▸ Exercise objective:
Set down each line from the one containing "gap between strands" to the one containing "for node in", inclusive, exactly as written and with nothing further.

▸ Provided data:
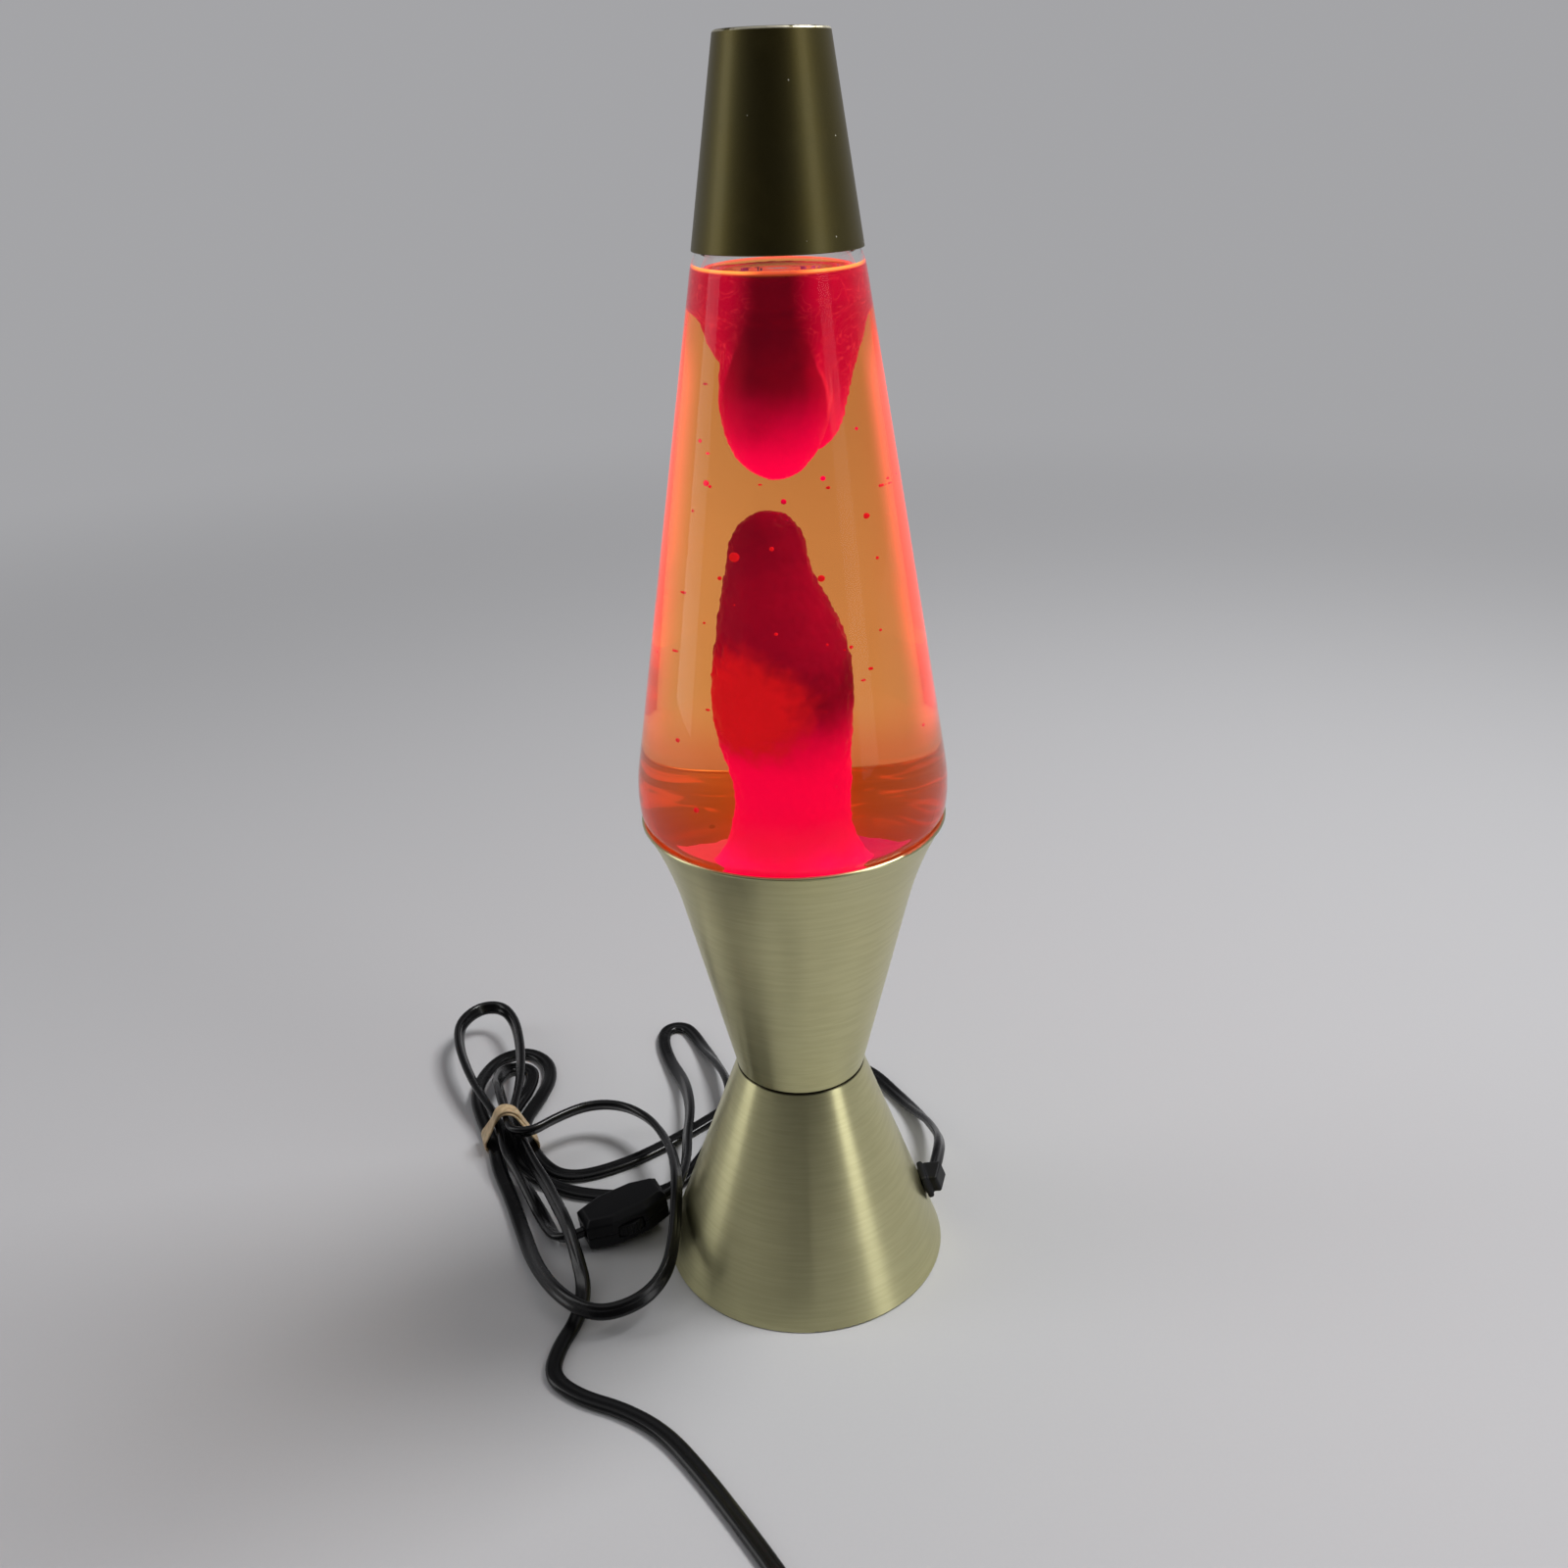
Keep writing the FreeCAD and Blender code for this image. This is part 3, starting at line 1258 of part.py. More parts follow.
def plug_body():
    """Moulded plug: a tapered relief round the cord, then a flat grip with rounded shoulders."""
    x, y, z = plug_back
    half_w, half_t = plug_width / 2, plug_thickness / 2
    grip_back = y - plug_relief
    side_back = grip_back - plug_shoulder_length
    plan = [
        (plug_shoulder, grip_back, plug_shoulder_rounding),
        (half_w, side_back, plug_side_rounding),
        (half_w, plug_face, plug_face_rounding),
        (-half_w, plug_face, plug_face_rounding),
        (-half_w, side_back, plug_side_rounding),
        (-plug_shoulder, grip_back, plug_shoulder_rounding),
    ]
    wire = Part.Wire(rounded_edges(plan, True))
    # The outline is drawn standing up, then laid level.
    wire.rotate(V(0, 0, 0), V(1, 0, 0), -90)
    grip = Part.Face(wire).extrude(V(0, 0, plug_thickness))
    box = grip.BoundBox
    grip.translate(V(x - box.Center.x, plug_face - box.YMin, z - half_t - box.ZMin))
    level = [e for e in grip.Edges if abs(e.Vertexes[0].Z - e.Vertexes[-1].Z) < 1e-6]
    grip = grip.makeFillet(plug_edge_rounding, level)
    relief = Part.makeCone(
        plug_relief_radius, plug_relief_radius + plug_relief_growth, plug_relief + plug_relief_sunk,
        V(x, y, z), V(0, -1, 0))
    body = grip.fuse(relief)
    for side, width in ((-1, blade_width), (1, blade_wide)):
        body = body.cut(blade_box(side, width, blade_play))
    return body


def blade_box(side, width, play):
    x = plug_back[0] + side * blade_spacing / 2
    z = plug_back[2]
    return Part.makeBox(
        blade_thickness + 2 * play, blade_length + blade_sunk + play, width + 2 * play,
        V(x - blade_thickness / 2 - play, plug_face - blade_length, z - width / 2 - play))


def plug_blade(side, width):
    x = plug_back[0] + side * blade_spacing / 2
    y = plug_face - blade_length + blade_hole_from_end
    start = V(x - blade_thickness, y, plug_back[2])
    hole = Part.makeCylinder(blade_hole_radius, 2 * blade_thickness, start, V(1, 0, 0))
    return blade_box(side, width, 0).cut(hole)


def save_all():
    save(lower_cone(), "lower_cone")
    save(upper_cone(), "upper_cone")
    save(bottom_cover(), "bottom_cover")
    save(holder_sleeve(), "holder_sleeve")
    save(holder_base(), "holder_base")
    upper_nut_top = cup_floor_top + upper_nut_height
    save(ring_nut(upper_nut_radius, cup_floor_top, upper_nut_top), "holder_upper_nut")
    lower_nut_low = cone_top_inside - lower_nut_height
    save(ring_nut(lower_nut_radius, lower_nut_low, cone_top_inside), "holder_lower_nut")
    save(holder_screw_shell(), "holder_screw_shell")
    save(holder_centre_contact(), "holder_centre_contact")
    save(terminal_screws(), "terminal_screws")
    save(lead_wire(1, lead_bends_live, "lead_wire_live"), "lead_wire_live")
    save(lead_wire(-1, lead_bends_neutral, "lead_wire_neutral"), "lead_wire_neutral")
    save(cord_bushing(), "cord_bushing")

    save(bulb_glass(), "bulb_glass")
    save(bulb_screw_base(), "bulb_screw_base")
    save(bulb_insulator(), "bulb_insulator")
    save(bulb_contact_tip(), "bulb_contact_tip")
    save(bulb_stem(), "bulb_stem")
    save(bulb_supports(), "bulb_supports")
    save(bulb_filament(), "bulb_filament")

    save(bottle_glass(), "bottle_glass")
    save(liquid(), "liquid")
    save(wax_lower(0).cut(heating_coil(fill_gap)), "wax_lower")
    save(wax_upper(0), "wax_upper")
    save(heating_coil(0), "heating_coil")
    save(crown_liner(), "crown_liner")
    save(crown_cap(), "crown_cap")
    save(top_cap(), "top_cap")

    save(switch_shell(True), "switch_upper_shell")
    save(switch_shell(False), "switch_lower_shell")
    save(switch_wheel(), "switch_wheel")
    save(switch_wheel_bridge(), "switch_wheel_bridge")
    save(switch_contact(1), "switch_contact_in")
    save(switch_contact(-1), "switch_contact_out")
    save(switch_through_wire(), "switch_through_wire")
    save(switch_screw(), "switch_screw")

    first = [tuple(cord_exit), tuple(cord_exit + nub_way * bushing_way_out)]
    first += route_lamp_to_switch
    first += [tuple(switch_right + switch_along * switch_way_out), tuple(switch_right)]
    second = [tuple(switch_left), tuple(switch_left - switch_along * switch_way_out)]
    second += route_switch_to_coil
    second += [(spare_start[0], spare_start[1], table_z)]
    lamp_cord, lamp_path = tube(first, cord_radius, "cord_lamp_to_switch")
    plug_cord, plug_path = tube(second, cord_radius, "cord_switch_to_coil")
    spare_cord, spare_path = tube(spare_route(), cord_radius, "cord_spare_coil")
    save(lamp_cord, "cord_lamp_to_switch")
    save(plug_cord, "cord_switch_to_coil")
    save(spare_cord, "cord_spare_coil")
    print(f"least gap between strands {least_gap([lamp_path, plug_path], cord_width, 14):.2f}")
    print(f"least gap of the spare coil to itself {least_gap([spare_path], cord_width, 20):.2f}")
    save(rubber_band(), "rubber_band")
    save(plug_body(), "plug_body")
    save(plug_blade(-1, blade_width), "plug_blade_live")
    save(plug_blade(1, blade_wide), "plug_blade_neutral")
    print("bulb top", round(bulb_top, 2), "cord exit", tuple(round(c, 2) for c in cord_exit))
    print("switch ends", tuple(round(c, 2) for c in switch_left), tuple(round(c, 2) for c in switch_right))


save_all()
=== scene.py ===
# %% [markdown]
# # Dressing a liquid motion lamp
# The lamp stands here as a frame of bare CAD parts: two spun metal cones, a sealed bottle,
# a small bulb, a loose cap, a switch and a plug. This lesson gives each part its finish and
# makes the soft parts, which are the cord and the rubber band. The parts keep their places,
# so a piece that is added only has to ask the frame where its neighbour is.

# %% Load the frame
import bpy
import json
import math
import random
from mathutils import Matrix, Vector


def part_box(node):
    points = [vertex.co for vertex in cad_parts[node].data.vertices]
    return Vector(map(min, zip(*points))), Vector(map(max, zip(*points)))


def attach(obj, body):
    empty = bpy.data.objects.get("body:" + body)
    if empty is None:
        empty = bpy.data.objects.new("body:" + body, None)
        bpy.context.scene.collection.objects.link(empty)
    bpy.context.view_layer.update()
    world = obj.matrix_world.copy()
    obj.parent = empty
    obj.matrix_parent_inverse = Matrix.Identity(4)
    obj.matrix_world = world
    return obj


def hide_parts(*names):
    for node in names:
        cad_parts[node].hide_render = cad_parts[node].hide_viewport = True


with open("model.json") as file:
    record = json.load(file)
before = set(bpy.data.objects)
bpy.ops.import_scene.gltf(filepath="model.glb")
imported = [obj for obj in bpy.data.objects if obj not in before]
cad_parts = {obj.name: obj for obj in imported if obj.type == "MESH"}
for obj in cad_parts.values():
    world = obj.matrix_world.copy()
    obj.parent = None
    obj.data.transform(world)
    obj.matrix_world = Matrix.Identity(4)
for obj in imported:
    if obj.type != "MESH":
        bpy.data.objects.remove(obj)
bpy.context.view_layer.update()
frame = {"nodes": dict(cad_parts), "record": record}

nodes = frame["nodes"]
scene = bpy.context.scene
scene.view_settings.view_transform = "Standard"
MM = 0.001  # the frame is in metres, and small sizes are easier to read in millimetres

# %% [markdown]
# ## The camera
# The photograph was taken standing at the table, a little above the lamp and looking down at
# it. The camera is turned in three steps: it tips down from level, rolls by a degree or two,
# and swings a hair to the side. The frame is square, and 36 mm of sensor see it whole.

# %% Camera
camera_place = Vector((0, -0.39414, 0.35097))
camera_down = math.radians(24.72)
camera_roll = math.radians(-1.79)
camera_swing = math.radians(0.38)
sensor_width = 36
lens_length = 33.716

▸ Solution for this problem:
    print(f"least gap between strands {least_gap([lamp_path, plug_path], cord_width, 14):.2f}")
    print(f"least gap of the spare coil to itself {least_gap([spare_path], cord_width, 20):.2f}")
    save(rubber_band(), "rubber_band")
    save(plug_body(), "plug_body")
    save(plug_blade(-1, blade_width), "plug_blade_live")
    save(plug_blade(1, blade_wide), "plug_blade_neutral")
    print("bulb top", round(bulb_top, 2), "cord exit", tuple(round(c, 2) for c in cord_exit))
    print("switch ends", tuple(round(c, 2) for c in switch_left), tuple(round(c, 2) for c in switch_right))


save_all()
=== scene.py ===
# %% [markdown]
# # Dressing a liquid motion lamp
# The lamp stands here as a frame of bare CAD parts: two spun metal cones, a sealed bottle,
# a small bulb, a loose cap, a switch and a plug. This lesson gives each part its finish and
# makes the soft parts, which are the cord and the rubber band. The parts keep their places,
# so a piece that is added only has to ask the frame where its neighbour is.

# %% Load the frame
import bpy
import json
import math
import random
from mathutils import Matrix, Vector


def part_box(node):
    points = [vertex.co for vertex in cad_parts[node].data.vertices]
    return Vector(map(min, zip(*points))), Vector(map(max, zip(*points)))


def attach(obj, body):
    empty = bpy.data.objects.get("body:" + body)
    if empty is None:
        empty = bpy.data.objects.new("body:" + body, None)
        bpy.context.scene.collection.objects.link(empty)
    bpy.context.view_layer.update()
    world = obj.matrix_world.copy()
    obj.parent = empty
    obj.matrix_parent_inverse = Matrix.Identity(4)
    obj.matrix_world = world
    return obj


def hide_parts(*names):
    for node in names:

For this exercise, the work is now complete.